As Americans combat the COVID-19 virus, we can find inspiration in the breaking news of April 12, 1955. On that day 65 years ago, Americans learned about one of medicine’s greatest achievements, the polio vaccine. 

Polio Threat Conquered by Salk Vaccine,” the Arkansas Democrat declared on its front page that Dr. Jonas Salk’s polio vaccine had proven effective after a large clinical trial evaluating nearly 2 million children.  “Ann Arbor Michigan (AP)—The Salk polio vaccine works—safely, potently—and can virtually end the icy fear that long has gripped the hearts of parents.”
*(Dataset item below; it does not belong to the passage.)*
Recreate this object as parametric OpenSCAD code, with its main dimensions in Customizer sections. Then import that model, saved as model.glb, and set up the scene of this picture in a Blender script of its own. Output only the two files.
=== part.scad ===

For years Americans had lived in fear of the crippling virus known as polio, which is short for poliomyelitis. The first polio outbreak in the United States took place in Vermont in 1894 and infected more than 100 people. Another epidemic hit New York in 1916 with 9,000 cases and 2,343 deaths. More epidemics followed in the late 1940s and early 1950s, with Texas, Oklahoma and Arkansas as hotspots.

“Between 1949 and 1954, 35 percent of those who contracted polio were adults,” while 65 percent affected were children and teenagers. In the United States, polio crippled an average of 35,000 people a year. The number of U.S. cases in 1952 reached more than 57,000

My mother, Judy Travis, lost the use of her right shoulder when she was four-years-old after she was infected by polio in 1949 (pictured above). Several months later, she became the March of Dimes poster child for Pulaski County in Little Rock, Arkansas, and raised money for the vaccine. Americans around the nation pooled their loose change to fund Salk’s vaccine.